- WHAT TO WORK ON
Copy out every line of the data exactly.

- INPUT RECORDS
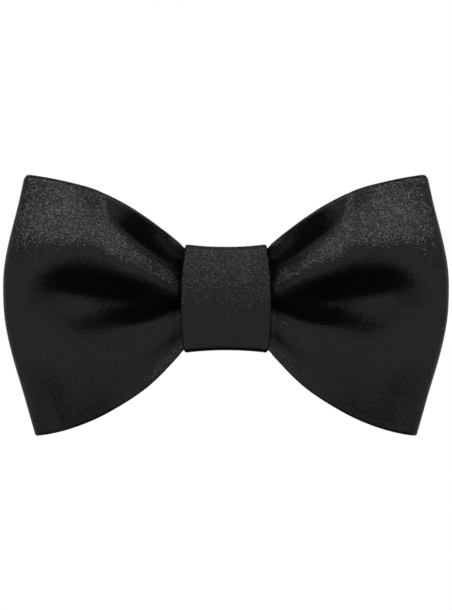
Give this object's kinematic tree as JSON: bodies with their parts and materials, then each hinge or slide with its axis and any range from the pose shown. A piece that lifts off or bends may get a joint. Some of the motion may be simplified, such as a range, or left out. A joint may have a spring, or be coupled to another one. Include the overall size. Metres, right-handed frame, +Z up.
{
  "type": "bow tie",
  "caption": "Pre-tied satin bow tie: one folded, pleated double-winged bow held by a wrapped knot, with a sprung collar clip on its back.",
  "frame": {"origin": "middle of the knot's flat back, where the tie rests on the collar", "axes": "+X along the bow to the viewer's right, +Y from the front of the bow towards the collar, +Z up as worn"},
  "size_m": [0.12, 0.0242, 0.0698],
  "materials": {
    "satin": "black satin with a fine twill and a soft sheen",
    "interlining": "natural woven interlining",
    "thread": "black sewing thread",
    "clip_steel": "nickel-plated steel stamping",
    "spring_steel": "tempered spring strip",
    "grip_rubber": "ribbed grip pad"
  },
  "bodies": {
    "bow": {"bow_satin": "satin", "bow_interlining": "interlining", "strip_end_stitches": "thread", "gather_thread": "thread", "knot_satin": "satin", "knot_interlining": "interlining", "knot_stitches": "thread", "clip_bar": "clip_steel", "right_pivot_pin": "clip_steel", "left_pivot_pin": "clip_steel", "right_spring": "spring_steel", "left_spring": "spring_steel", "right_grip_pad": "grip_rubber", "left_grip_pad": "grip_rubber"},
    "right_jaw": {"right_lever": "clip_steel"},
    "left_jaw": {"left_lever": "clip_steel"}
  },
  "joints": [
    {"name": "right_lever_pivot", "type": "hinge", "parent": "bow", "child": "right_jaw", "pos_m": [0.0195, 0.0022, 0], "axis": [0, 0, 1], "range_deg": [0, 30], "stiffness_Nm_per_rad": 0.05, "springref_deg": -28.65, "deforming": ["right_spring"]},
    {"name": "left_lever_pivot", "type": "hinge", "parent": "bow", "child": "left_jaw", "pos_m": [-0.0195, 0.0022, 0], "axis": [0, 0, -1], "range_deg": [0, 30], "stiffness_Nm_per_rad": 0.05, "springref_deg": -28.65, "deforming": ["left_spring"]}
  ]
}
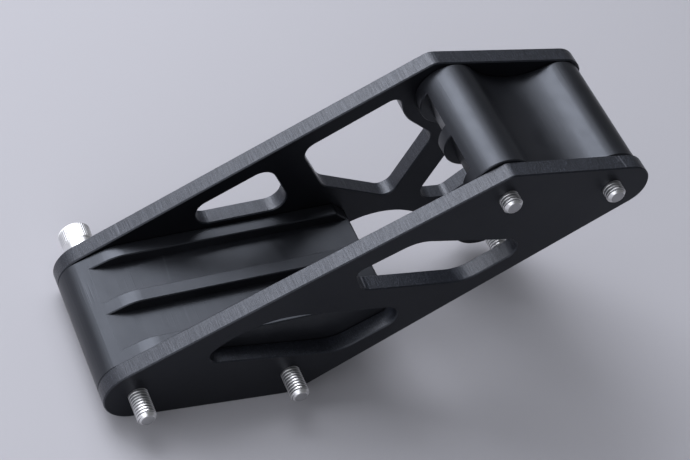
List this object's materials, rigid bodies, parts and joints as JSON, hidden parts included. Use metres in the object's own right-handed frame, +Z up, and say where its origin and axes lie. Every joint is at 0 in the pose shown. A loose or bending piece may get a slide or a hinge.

- PROBLEM SOLUTION
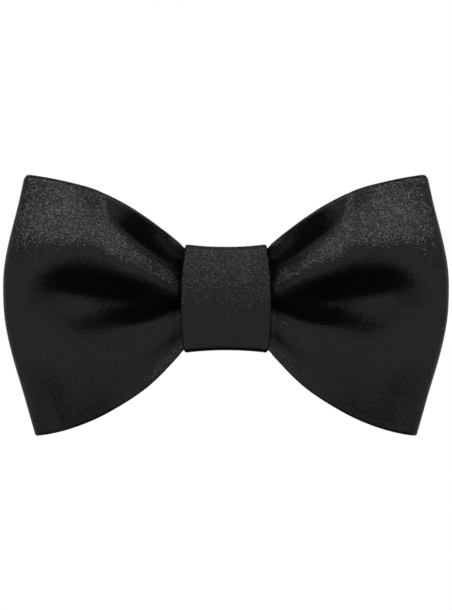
Give this object's kinematic tree as JSON: bodies with their parts and materials, then each hinge or slide with its axis and any range from the pose shown. A piece that lifts off or bends may get a joint. Some of the motion may be simplified, such as a range, or left out. A joint may have a spring, or be coupled to another one. Include the overall size. Metres, right-handed frame, +Z up.
{
  "type": "bow tie",
  "caption": "Pre-tied satin bow tie: one folded, pleated double-winged bow held by a wrapped knot, with a sprung collar clip on its back.",
  "frame": {"origin": "middle of the knot's flat back, where the tie rests on the collar", "axes": "+X along the bow to the viewer's right, +Y from the front of the bow towards the collar, +Z up as worn"},
  "size_m": [0.12, 0.0242, 0.0698],
  "materials": {
    "satin": "black satin with a fine twill and a soft sheen",
    "interlining": "natural woven interlining",
    "thread": "black sewing thread",
    "clip_steel": "nickel-plated steel stamping",
    "spring_steel": "tempered spring strip",
    "grip_rubber": "ribbed grip pad"
  },
  "bodies": {
    "bow": {"bow_satin": "satin", "bow_interlining": "interlining", "strip_end_stitches": "thread", "gather_thread": "thread", "knot_satin": "satin", "knot_interlining": "interlining", "knot_stitches": "thread", "clip_bar": "clip_steel", "right_pivot_pin": "clip_steel", "left_pivot_pin": "clip_steel", "right_spring": "spring_steel", "left_spring": "spring_steel", "right_grip_pad": "grip_rubber", "left_grip_pad": "grip_rubber"},
    "right_jaw": {"right_lever": "clip_steel"},
    "left_jaw": {"left_lever": "clip_steel"}
  },
  "joints": [
    {"name": "right_lever_pivot", "type": "hinge", "parent": "bow", "child": "right_jaw", "pos_m": [0.0195, 0.0022, 0], "axis": [0, 0, 1], "range_deg": [0, 30], "stiffness_Nm_per_rad": 0.05, "springref_deg": -28.65, "deforming": ["right_spring"]},
    {"name": "left_lever_pivot", "type": "hinge", "parent": "bow", "child": "left_jaw", "pos_m": [-0.0195, 0.0022, 0], "axis": [0, 0, -1], "range_deg": [0, 30], "stiffness_Nm_per_rad": 0.05, "springref_deg": -28.65, "deforming": ["left_spring"]}
  ]
}
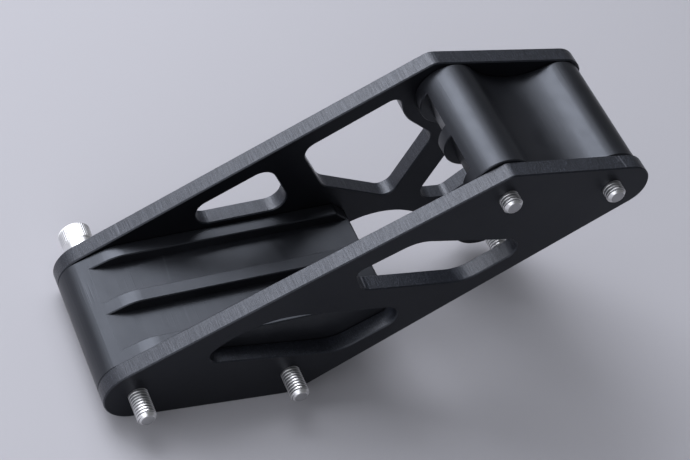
List this object's materials, rigid bodies, parts and joints as JSON, hidden parts included. Use metres in the object's own right-handed frame, +Z up, and say where its origin and axes lie. Every joint is at 0 in the pose shown. A loose or bending piece may get a slide or a hinge.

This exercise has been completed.